SIGNIFICANCE AND USE
4.1 The sampling and inspection prescribed in this practice afford the purchaser a practical level of quality assurance on incoming material. They are based on cost/risk relationships considered typical for preformed thermal insulations offered for general use. In all cases, the purchaser should review this practice and determine its suitability in terms of his specific needs.  
4.2 This procedure is intended primarily for the inspection of a continuing stream of lots, and there is not a high probability of rejecting occasional off lots. Consumer protection is based on economic pressure on the producer, through greater risk of lot rejection, to maintain the process average at 90 % conformance or better. Operating characteristic curves for the sampling plans employed can be found in Practice E2234, Table X-C through Table X-F.  
4.3 It is not the intent of this procedure to estimate lot quality, control the quality of production, relieve the supplier of responsibility for the quality of material offered, or determine the disposition of material found to be defective after receipt by the purchaser.
SCOPE
1.1 This practice covers criteria for establishing the acceptability of lots of shipments of preformed board, preformed block and pipe, and batts and blanket thermal insulation based on sampling and inspection.  
1.2 This practice is intended for use in conjunction with appropriate ASTM material specifications that classify and describe the specific physical requirements for the product in terms of qualification requirements and inspection requirements. Determination of nonconformity shall be based on the tolerances for individual sample test values prescribed in the material specification.  
1.3 This practice may require inspection substantially different from that performed in the normal course of production. If the purchaser requires sampling and acceptance inspection in accordance with this practice, he shall so specify in the order or contract.  
1.4 The values stated in inch-pound units are to be regarded as standard. The values given in parentheses are mathematical conversions to SI units that are provided for information only and are not considered standard.  
1.5 This standard does not purport to address all of the safety concerns, if any, associated with its use.

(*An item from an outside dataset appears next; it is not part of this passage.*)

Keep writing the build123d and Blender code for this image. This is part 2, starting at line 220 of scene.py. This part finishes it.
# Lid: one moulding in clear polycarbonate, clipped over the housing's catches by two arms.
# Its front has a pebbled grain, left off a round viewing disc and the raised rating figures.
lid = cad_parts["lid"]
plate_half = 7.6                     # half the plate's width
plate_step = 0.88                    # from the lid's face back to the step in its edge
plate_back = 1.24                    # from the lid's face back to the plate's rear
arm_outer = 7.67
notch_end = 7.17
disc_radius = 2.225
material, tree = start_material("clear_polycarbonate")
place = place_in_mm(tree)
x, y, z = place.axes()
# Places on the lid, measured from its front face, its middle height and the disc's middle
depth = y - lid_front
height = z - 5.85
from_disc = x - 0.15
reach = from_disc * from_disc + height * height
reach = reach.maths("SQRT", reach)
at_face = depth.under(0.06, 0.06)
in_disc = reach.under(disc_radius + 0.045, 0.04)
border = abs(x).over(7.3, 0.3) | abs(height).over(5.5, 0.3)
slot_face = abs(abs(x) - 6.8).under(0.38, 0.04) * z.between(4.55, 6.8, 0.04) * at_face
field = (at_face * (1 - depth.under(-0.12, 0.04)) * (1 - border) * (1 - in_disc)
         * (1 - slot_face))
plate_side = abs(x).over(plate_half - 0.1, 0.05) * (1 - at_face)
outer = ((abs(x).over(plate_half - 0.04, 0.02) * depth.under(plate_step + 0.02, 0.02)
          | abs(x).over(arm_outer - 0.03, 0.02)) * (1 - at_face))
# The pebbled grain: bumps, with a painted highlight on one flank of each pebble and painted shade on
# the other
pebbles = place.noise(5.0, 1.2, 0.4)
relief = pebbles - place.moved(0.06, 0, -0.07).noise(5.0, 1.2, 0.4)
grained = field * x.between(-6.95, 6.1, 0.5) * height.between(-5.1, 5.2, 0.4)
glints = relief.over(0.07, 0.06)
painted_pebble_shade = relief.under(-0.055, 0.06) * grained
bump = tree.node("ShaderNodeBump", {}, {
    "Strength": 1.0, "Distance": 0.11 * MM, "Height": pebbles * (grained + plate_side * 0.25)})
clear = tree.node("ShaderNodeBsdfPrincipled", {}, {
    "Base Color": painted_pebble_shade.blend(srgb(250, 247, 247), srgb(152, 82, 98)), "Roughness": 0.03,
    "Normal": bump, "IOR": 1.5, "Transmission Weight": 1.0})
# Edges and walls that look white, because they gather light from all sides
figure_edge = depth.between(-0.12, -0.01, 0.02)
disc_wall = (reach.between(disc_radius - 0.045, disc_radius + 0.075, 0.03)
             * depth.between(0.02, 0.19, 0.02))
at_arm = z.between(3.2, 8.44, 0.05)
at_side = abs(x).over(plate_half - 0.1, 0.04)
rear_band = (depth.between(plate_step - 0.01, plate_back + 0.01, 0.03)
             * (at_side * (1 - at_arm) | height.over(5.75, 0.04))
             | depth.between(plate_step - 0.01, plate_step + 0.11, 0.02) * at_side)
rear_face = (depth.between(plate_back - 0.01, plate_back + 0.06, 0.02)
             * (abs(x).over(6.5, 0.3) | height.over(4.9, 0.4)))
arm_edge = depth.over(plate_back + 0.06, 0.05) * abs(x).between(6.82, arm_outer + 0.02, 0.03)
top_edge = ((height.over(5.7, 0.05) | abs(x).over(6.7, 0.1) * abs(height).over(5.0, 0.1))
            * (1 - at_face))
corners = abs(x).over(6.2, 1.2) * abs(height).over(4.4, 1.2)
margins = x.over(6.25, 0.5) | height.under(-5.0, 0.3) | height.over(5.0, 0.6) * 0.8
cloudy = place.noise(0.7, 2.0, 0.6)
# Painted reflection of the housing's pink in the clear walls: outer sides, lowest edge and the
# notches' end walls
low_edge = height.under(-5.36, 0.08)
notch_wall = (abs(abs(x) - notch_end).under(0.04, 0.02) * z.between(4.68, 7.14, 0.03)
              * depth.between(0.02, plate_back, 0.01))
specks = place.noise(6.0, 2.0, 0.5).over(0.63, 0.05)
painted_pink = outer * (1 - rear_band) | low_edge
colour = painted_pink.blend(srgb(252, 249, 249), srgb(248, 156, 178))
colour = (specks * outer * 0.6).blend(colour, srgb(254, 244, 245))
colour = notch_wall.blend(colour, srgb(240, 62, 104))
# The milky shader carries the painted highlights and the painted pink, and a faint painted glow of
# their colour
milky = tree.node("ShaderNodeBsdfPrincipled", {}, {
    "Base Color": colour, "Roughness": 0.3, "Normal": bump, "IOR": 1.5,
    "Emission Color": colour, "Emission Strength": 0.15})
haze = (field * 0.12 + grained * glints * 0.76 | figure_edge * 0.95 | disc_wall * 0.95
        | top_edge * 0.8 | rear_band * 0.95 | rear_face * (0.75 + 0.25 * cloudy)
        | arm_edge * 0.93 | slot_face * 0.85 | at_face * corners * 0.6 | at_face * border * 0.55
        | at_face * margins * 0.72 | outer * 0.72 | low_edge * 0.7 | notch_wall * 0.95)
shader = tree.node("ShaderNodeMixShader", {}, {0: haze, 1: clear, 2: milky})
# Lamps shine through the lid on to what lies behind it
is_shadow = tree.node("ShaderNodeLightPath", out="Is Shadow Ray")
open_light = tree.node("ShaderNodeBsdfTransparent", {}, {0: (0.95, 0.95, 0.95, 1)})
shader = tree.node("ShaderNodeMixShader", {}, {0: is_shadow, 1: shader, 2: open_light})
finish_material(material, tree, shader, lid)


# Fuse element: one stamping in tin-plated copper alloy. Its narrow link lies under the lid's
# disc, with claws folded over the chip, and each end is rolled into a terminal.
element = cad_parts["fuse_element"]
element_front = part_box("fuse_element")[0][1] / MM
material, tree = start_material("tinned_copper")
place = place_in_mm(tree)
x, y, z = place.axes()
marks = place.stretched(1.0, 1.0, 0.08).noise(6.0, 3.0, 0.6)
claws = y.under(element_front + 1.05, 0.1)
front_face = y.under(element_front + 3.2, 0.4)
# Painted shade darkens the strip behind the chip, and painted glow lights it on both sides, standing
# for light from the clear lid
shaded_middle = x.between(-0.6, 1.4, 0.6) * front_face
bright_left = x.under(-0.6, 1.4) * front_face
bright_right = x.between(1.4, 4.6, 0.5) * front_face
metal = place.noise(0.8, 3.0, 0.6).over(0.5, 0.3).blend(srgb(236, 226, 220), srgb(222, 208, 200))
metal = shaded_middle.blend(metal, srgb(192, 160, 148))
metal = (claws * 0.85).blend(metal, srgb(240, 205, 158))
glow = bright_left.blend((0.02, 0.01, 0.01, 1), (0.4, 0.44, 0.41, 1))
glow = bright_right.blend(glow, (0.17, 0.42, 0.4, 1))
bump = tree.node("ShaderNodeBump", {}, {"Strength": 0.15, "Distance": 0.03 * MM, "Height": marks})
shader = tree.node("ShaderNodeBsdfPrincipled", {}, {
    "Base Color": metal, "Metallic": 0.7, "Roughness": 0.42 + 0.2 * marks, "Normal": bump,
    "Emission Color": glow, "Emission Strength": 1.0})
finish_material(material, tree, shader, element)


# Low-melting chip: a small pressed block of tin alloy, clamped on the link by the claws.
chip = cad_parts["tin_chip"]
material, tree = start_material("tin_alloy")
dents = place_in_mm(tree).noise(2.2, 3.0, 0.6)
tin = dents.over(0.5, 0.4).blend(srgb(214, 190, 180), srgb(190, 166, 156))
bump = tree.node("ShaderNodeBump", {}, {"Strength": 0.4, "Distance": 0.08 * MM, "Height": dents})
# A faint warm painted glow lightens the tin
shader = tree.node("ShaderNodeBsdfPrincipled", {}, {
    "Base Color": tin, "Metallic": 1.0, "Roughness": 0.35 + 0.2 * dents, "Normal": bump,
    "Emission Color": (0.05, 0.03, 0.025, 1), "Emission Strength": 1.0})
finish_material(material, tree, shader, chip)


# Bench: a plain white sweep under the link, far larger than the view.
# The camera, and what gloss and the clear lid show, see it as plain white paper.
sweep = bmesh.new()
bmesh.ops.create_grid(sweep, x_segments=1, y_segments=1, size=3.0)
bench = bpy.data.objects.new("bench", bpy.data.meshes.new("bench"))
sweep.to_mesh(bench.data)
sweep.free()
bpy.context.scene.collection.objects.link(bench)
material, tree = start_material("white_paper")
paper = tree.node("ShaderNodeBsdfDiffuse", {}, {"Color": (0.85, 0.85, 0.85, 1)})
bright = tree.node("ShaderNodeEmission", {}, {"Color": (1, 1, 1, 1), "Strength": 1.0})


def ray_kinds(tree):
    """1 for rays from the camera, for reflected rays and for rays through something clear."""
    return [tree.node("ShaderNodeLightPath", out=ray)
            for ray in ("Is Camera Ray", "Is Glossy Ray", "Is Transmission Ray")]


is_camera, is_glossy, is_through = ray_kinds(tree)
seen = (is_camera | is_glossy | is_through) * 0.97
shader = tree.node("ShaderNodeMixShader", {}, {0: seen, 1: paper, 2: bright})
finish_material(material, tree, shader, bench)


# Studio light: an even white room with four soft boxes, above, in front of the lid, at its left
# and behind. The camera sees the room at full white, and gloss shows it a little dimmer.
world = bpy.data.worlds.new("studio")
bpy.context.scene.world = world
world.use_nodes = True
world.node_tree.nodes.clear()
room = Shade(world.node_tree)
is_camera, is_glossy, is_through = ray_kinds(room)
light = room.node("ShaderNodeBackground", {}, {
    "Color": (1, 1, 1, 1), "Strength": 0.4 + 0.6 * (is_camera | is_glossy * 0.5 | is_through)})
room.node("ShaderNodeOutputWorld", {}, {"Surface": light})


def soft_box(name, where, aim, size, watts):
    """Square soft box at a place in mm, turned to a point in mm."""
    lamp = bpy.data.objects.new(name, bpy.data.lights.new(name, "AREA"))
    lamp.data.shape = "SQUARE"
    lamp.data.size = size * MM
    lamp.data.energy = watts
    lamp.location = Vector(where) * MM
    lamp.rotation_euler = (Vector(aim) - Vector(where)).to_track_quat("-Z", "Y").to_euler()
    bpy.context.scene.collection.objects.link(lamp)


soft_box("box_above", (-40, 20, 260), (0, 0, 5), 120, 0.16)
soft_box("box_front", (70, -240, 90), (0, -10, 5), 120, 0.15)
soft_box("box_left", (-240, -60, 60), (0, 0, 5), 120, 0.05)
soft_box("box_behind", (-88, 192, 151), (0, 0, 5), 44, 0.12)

It is the responsibility of the user of this standard to establish appropriate safety, health, and environmental practices and determine the applicability of regulatory limitations prior to use.  
1.6 This international standard was developed in accordance with internationally recognized principles on standardization established in the Decision on Principles for the Development of International Standards, Guides and Recommendations issued by the World Trade Organization Technical Barriers to Trade (TBT) Committee.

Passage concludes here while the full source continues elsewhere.